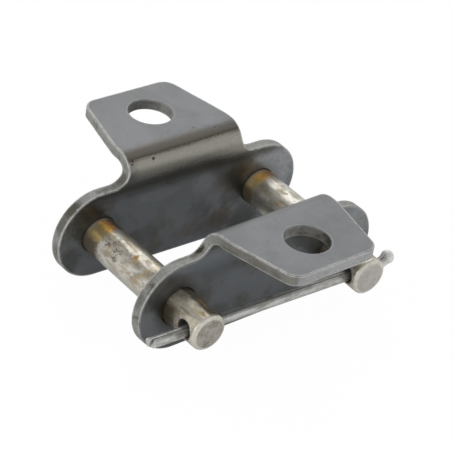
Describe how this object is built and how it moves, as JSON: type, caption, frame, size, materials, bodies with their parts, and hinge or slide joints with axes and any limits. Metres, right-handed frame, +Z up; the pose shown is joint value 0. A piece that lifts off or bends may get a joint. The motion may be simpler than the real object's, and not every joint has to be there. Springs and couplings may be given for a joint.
{
  "type": "chain connecting link",
  "caption": "Connecting link of a roller chain: two riveted pins, a loose cover plate held by a cotter pin, and a bent mounting tab with a hole on each side plate.",
  "frame": {"origin": "halfway between the two pin axes and halfway between the side plates' inner faces", "axes": "+X from the left pin's axis to the right pin's, +Y along the pins towards the rear plate that they're riveted in, +Z up, square to the mounting tabs"},
  "size_m": [0.0632, 0.0697, 0.026],
  "materials": {
    "rear_plate": "blackened, oiled steel plate, edges worn bright, light brown staining in the bend",
    "cover_plate": "blackened, oiled steel plate, edges worn bright, light brown staining in the bend",
    "left_pin": "bare ground steel with oil and small rust specks",
    "right_pin": "bare ground steel with oil and small rust specks",
    "cotter": "bright drawn steel wire"
  },
  "bodies": {
    "rear_link": {"rear_plate": "rear_plate", "left_pin": "left_pin", "right_pin": "right_pin"},
    "cover": {"cover_plate": "cover_plate"},
    "cotter_pin": {"cotter": "cotter"}
  },
  "joints": [
    {"name": "cover_plate_slide", "type": "slide", "parent": "rear_link", "child": "cover", "axis": [0, -1, 0], "range_m": [-0.0222, 0.0046]},
    {"name": "cotter_pull", "type": "slide", "parent": "rear_link", "child": "cotter_pin", "axis": [1, 0, 0], "range_m": [0, 0.066]}
  ]
}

■ **Given task**
Give back the data above exactly as it appears.

■ **Correct output**
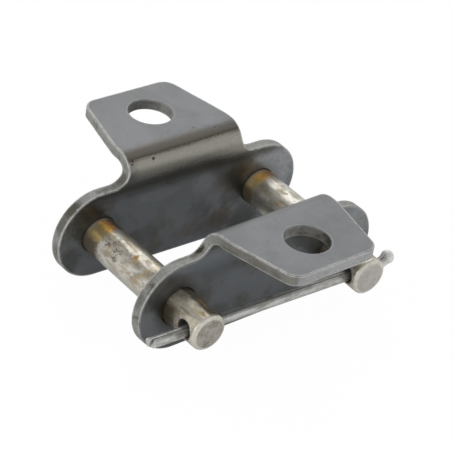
Describe how this object is built and how it moves, as JSON: type, caption, frame, size, materials, bodies with their parts, and hinge or slide joints with axes and any limits. Metres, right-handed frame, +Z up; the pose shown is joint value 0. A piece that lifts off or bends may get a joint. The motion may be simpler than the real object's, and not every joint has to be there. Springs and couplings may be given for a joint.
{
  "type": "chain connecting link",
  "caption": "Connecting link of a roller chain: two riveted pins, a loose cover plate held by a cotter pin, and a bent mounting tab with a hole on each side plate.",
  "frame": {"origin": "halfway between the two pin axes and halfway between the side plates' inner faces", "axes": "+X from the left pin's axis to the right pin's, +Y along the pins towards the rear plate that they're riveted in, +Z up, square to the mounting tabs"},
  "size_m": [0.0632, 0.0697, 0.026],
  "materials": {
    "rear_plate": "blackened, oiled steel plate, edges worn bright, light brown staining in the bend",
    "cover_plate": "blackened, oiled steel plate, edges worn bright, light brown staining in the bend",
    "left_pin": "bare ground steel with oil and small rust specks",
    "right_pin": "bare ground steel with oil and small rust specks",
    "cotter": "bright drawn steel wire"
  },
  "bodies": {
    "rear_link": {"rear_plate": "rear_plate", "left_pin": "left_pin", "right_pin": "right_pin"},
    "cover": {"cover_plate": "cover_plate"},
    "cotter_pin": {"cotter": "cotter"}
  },
  "joints": [
    {"name": "cover_plate_slide", "type": "slide", "parent": "rear_link", "child": "cover", "axis": [0, -1, 0], "range_m": [-0.0222, 0.0046]},
    {"name": "cotter_pull", "type": "slide", "parent": "rear_link", "child": "cotter_pin", "axis": [1, 0, 0], "range_m": [0, 0.066]}
  ]
}